**COLLECTED MATERIAL**
---*---
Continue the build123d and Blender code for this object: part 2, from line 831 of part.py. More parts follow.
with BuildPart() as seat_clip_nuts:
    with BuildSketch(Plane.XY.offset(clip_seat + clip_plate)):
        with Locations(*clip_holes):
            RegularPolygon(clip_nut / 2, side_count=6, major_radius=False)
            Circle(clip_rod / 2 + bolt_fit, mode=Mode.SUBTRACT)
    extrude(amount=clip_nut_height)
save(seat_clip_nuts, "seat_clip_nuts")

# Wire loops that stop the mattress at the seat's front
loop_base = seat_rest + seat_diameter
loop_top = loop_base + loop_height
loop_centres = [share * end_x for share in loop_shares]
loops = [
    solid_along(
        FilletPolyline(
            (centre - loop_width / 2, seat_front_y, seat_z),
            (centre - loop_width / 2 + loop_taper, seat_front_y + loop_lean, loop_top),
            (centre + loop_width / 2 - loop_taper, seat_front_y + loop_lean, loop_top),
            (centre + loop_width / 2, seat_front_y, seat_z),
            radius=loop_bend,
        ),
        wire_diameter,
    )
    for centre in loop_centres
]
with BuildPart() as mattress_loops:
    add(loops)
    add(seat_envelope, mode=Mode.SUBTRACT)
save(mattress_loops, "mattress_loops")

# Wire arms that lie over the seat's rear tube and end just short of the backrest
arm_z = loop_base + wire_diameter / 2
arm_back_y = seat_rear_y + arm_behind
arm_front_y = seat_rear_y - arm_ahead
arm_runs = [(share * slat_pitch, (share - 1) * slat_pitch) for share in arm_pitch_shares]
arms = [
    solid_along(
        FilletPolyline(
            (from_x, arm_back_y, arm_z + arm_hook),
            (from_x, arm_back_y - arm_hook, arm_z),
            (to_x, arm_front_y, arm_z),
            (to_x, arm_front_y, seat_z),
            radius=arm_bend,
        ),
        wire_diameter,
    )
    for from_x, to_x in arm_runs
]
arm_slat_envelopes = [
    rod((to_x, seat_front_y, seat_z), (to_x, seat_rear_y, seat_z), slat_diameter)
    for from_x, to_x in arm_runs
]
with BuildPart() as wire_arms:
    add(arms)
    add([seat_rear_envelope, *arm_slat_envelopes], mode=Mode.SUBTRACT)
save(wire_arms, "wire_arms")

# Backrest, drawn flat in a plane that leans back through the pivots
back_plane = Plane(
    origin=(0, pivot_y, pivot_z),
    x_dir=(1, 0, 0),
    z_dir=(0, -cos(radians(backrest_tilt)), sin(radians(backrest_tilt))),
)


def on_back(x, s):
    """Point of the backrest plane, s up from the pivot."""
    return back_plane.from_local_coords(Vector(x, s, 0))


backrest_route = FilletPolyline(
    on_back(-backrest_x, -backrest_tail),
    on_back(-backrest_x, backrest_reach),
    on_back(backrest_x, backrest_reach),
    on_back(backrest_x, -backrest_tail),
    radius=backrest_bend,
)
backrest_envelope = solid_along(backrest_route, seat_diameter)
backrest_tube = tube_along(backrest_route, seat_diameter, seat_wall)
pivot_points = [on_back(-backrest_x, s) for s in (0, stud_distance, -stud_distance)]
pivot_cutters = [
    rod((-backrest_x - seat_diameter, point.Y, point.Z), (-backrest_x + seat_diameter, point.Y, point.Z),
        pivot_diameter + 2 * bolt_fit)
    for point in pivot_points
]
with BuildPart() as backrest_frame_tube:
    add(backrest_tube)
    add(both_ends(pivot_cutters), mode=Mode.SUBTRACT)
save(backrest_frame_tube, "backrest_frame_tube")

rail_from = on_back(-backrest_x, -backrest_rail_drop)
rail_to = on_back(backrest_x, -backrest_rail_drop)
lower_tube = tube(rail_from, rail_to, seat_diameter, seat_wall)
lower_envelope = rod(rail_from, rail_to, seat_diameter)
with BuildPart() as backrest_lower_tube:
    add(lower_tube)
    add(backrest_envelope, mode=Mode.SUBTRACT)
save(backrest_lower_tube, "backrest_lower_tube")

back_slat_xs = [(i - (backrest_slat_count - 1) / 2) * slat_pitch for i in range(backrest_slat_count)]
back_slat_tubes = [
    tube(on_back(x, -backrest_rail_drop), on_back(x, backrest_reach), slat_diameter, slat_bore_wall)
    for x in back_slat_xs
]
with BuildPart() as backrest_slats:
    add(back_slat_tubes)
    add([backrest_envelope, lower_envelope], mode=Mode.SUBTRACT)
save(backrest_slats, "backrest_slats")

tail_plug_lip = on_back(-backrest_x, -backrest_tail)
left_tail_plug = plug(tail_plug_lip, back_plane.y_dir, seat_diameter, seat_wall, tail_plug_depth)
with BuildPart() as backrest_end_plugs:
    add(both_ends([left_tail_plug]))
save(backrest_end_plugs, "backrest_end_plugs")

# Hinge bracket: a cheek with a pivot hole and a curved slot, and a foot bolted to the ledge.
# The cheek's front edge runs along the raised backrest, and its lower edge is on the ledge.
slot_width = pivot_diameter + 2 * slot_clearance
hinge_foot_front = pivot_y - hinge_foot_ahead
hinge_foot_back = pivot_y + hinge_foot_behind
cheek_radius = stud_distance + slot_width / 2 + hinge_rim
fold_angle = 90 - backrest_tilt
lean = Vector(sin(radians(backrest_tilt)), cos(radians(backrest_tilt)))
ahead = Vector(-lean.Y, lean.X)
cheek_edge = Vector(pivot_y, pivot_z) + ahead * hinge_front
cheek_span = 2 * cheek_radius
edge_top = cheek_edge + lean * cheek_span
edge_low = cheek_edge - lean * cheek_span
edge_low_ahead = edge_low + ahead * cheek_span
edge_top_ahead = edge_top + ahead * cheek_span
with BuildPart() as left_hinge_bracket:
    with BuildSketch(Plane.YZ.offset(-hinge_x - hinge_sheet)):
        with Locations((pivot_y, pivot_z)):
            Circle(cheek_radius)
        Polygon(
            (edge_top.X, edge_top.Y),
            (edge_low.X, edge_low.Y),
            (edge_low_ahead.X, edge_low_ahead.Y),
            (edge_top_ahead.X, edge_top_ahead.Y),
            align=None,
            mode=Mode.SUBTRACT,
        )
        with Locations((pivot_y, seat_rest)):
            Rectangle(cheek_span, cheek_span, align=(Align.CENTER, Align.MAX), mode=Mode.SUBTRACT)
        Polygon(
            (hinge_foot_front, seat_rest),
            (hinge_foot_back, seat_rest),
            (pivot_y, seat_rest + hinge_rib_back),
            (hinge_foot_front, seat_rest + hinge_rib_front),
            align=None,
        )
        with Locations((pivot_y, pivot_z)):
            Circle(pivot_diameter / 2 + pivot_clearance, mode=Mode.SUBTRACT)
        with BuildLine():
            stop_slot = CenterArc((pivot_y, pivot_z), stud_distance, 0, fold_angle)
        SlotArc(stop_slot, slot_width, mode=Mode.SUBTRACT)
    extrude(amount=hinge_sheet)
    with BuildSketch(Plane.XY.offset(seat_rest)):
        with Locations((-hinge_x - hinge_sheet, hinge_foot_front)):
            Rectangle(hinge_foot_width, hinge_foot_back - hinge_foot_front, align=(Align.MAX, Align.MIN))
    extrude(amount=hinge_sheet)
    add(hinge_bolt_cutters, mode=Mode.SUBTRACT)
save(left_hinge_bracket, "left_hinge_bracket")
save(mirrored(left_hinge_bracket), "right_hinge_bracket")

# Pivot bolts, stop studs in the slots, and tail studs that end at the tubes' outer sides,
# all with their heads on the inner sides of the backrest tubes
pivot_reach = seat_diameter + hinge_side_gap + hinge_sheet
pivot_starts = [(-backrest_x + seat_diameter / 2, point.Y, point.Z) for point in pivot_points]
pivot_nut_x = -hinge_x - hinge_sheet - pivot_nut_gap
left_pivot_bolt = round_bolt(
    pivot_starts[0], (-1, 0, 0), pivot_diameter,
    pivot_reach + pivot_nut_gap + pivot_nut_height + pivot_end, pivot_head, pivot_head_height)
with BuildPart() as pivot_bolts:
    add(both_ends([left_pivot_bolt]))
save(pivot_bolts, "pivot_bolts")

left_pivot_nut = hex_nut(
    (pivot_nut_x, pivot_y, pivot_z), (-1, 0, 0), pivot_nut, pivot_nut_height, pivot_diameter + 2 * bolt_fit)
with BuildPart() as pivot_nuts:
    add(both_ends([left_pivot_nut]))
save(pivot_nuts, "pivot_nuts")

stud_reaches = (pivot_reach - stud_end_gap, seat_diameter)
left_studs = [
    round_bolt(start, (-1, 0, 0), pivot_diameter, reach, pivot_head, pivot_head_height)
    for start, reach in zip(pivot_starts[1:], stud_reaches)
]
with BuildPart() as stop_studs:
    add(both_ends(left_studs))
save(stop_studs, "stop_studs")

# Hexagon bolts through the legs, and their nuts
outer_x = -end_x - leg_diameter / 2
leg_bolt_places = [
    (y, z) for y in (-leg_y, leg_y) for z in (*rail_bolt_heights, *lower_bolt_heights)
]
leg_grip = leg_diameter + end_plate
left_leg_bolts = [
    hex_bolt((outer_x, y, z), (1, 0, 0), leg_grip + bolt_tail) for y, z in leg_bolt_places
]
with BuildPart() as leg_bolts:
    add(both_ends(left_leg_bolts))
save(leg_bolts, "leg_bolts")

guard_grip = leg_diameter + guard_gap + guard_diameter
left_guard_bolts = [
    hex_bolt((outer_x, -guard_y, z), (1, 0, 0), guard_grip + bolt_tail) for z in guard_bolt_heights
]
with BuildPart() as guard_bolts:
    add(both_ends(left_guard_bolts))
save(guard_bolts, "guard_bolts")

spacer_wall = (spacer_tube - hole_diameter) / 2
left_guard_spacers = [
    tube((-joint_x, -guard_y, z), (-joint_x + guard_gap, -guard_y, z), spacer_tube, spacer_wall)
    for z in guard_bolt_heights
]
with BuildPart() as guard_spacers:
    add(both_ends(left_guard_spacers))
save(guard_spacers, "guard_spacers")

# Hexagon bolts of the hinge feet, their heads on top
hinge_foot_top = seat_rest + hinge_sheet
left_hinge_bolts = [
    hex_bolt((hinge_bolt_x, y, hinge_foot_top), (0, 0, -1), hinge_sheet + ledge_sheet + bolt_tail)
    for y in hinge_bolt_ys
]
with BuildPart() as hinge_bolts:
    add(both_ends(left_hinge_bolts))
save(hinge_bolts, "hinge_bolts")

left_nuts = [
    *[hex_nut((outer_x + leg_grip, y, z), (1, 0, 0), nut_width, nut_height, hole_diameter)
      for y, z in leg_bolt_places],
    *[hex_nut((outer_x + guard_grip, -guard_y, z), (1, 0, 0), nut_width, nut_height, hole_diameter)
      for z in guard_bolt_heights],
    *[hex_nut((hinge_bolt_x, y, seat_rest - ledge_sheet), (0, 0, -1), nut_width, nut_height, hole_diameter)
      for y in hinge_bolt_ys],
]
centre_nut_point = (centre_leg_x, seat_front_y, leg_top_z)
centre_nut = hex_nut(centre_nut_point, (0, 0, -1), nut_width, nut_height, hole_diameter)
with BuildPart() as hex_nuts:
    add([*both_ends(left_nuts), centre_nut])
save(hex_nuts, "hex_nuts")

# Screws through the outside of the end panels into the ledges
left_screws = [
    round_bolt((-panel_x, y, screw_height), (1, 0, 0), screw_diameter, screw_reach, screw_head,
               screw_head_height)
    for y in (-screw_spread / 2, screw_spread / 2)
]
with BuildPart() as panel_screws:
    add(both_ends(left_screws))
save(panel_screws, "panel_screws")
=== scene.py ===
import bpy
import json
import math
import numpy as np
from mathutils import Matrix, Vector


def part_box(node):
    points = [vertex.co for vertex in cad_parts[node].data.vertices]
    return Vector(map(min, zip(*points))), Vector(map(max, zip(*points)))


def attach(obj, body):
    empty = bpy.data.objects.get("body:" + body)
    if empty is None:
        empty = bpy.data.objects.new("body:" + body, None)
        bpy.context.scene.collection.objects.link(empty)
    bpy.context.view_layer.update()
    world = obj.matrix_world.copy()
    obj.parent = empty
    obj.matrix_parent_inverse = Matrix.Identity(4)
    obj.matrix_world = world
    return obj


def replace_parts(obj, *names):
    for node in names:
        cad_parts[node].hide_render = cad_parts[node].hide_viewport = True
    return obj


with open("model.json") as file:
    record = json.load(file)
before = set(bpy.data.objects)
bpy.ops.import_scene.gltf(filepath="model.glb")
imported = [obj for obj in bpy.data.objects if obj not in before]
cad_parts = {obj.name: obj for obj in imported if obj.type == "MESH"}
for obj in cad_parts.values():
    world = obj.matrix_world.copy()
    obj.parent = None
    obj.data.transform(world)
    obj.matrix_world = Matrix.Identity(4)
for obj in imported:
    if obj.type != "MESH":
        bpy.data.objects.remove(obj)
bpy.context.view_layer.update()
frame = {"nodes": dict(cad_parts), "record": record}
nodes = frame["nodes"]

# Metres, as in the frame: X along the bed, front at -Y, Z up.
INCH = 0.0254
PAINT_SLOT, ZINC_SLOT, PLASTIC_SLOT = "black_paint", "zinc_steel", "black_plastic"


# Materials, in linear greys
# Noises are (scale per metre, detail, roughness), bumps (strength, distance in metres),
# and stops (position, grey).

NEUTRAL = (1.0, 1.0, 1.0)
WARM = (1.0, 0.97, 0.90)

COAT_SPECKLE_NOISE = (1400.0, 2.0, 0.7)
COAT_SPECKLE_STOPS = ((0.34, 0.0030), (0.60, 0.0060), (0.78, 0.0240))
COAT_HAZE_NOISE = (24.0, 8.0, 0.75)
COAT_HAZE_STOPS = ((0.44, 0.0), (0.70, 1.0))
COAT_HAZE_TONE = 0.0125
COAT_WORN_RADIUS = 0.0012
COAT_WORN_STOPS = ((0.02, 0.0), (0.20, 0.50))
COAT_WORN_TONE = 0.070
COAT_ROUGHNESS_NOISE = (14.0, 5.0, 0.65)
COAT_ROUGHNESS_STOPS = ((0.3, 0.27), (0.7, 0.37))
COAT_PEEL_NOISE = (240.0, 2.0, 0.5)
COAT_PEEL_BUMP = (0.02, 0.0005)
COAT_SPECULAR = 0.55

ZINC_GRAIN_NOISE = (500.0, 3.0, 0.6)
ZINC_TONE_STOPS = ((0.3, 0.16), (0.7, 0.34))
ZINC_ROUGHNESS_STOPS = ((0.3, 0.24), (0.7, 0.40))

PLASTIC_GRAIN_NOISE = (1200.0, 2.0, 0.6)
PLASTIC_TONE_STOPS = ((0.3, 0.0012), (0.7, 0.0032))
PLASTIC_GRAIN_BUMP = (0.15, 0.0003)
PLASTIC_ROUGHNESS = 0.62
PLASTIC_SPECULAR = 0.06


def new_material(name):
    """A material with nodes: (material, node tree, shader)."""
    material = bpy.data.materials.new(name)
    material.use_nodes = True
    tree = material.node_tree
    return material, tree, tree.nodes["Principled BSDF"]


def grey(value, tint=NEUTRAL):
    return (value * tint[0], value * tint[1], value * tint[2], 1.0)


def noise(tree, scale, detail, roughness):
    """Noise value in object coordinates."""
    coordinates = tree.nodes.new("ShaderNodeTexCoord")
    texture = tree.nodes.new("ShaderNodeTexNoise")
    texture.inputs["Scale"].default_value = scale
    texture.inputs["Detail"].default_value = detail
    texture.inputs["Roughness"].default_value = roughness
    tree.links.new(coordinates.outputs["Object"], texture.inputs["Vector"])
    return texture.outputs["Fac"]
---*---
**WHAT YOU SHOULD DO**
Make an exact transcription of the lines from the line with "# Screws through" through the line with "obj.matrix_world = Matrix.Identity(4)", inclusive, omitting all others.

**EXERCISE SOLUTION**
# Screws through the outside of the end panels into the ledges
left_screws = [
    round_bolt((-panel_x, y, screw_height), (1, 0, 0), screw_diameter, screw_reach, screw_head,
               screw_head_height)
    for y in (-screw_spread / 2, screw_spread / 2)
]
with BuildPart() as panel_screws:
    add(both_ends(left_screws))
save(panel_screws, "panel_screws")
=== scene.py ===
import bpy
import json
import math
import numpy as np
from mathutils import Matrix, Vector


def part_box(node):
    points = [vertex.co for vertex in cad_parts[node].data.vertices]
    return Vector(map(min, zip(*points))), Vector(map(max, zip(*points)))


def attach(obj, body):
    empty = bpy.data.objects.get("body:" + body)
    if empty is None:
        empty = bpy.data.objects.new("body:" + body, None)
        bpy.context.scene.collection.objects.link(empty)
    bpy.context.view_layer.update()
    world = obj.matrix_world.copy()
    obj.parent = empty
    obj.matrix_parent_inverse = Matrix.Identity(4)
    obj.matrix_world = world
    return obj


def replace_parts(obj, *names):
    for node in names:
        cad_parts[node].hide_render = cad_parts[node].hide_viewport = True
    return obj


with open("model.json") as file:
    record = json.load(file)
before = set(bpy.data.objects)
bpy.ops.import_scene.gltf(filepath="model.glb")
imported = [obj for obj in bpy.data.objects if obj not in before]
cad_parts = {obj.name: obj for obj in imported if obj.type == "MESH"}
for obj in cad_parts.values():
    world = obj.matrix_world.copy()
    obj.parent = None
    obj.data.transform(world)
    obj.matrix_world = Matrix.Identity(4)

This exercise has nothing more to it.